With strong majorities in both chambers, Republicans got a lot of what they wanted, including a 1% decrease in the corporate net income tax and a program to help counties run elections while prohibiting the type of outside financial support that was controversial during the 2020 election.

The state fund will be used to help counties register voters, prepare and administer elections and audit the results.

The budget includes more money for a property tax and rent rebate program for seniors and to help lower-income people afford the cost of heating.

A new $125 million “whole home repairs program” was started, offering grants of up to $50,000 for homeowners with household incomes at or below 80% of local median income. Some landlords will also qualify for forgivable loans. The money can be used to make homes habitable, make utilities more efficient or improve access for those with disabilities.

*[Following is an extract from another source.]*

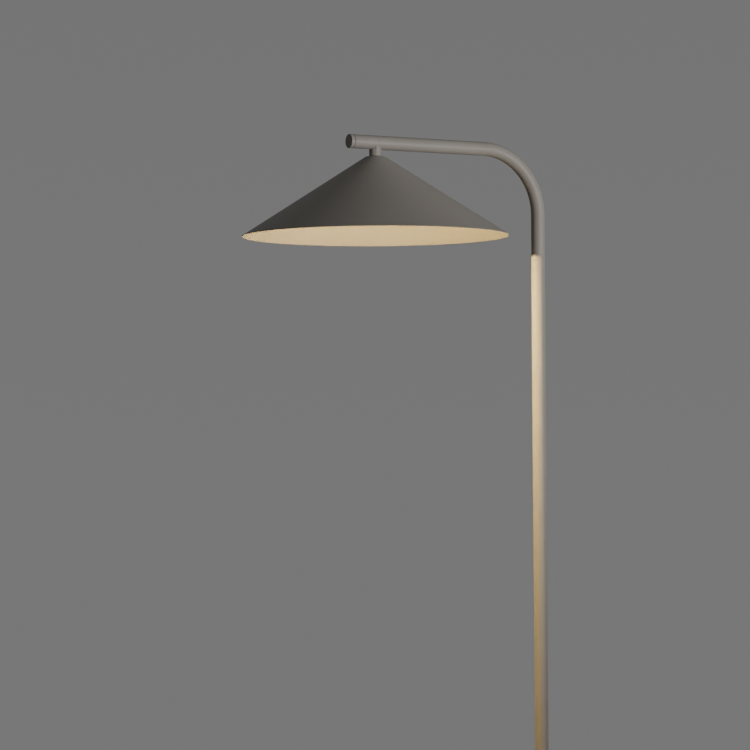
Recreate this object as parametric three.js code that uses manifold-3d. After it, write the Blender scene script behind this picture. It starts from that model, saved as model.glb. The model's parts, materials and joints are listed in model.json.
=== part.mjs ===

Ward called it the first functionally balanced budget in Pennsylvania since the late 1990s. In recent years, lawmakers have regularly relied on one-time infusions of cash and accounting tricks to “balance” the state budget, but the 2022-23 plan repays some $2 billion in budget-related borrowing while paying off a $42 million debt in the unemployment compensation trust fund.

The Educational Improvement Tax Credit Program, a state-run effort popular with Republicans that gives businesses tax breaks in return for donating to private school tuition, will rise by 45% to more than $400 million.

As part of the deal, Wolf has agreed to pull charter school regulations that had been approved in March.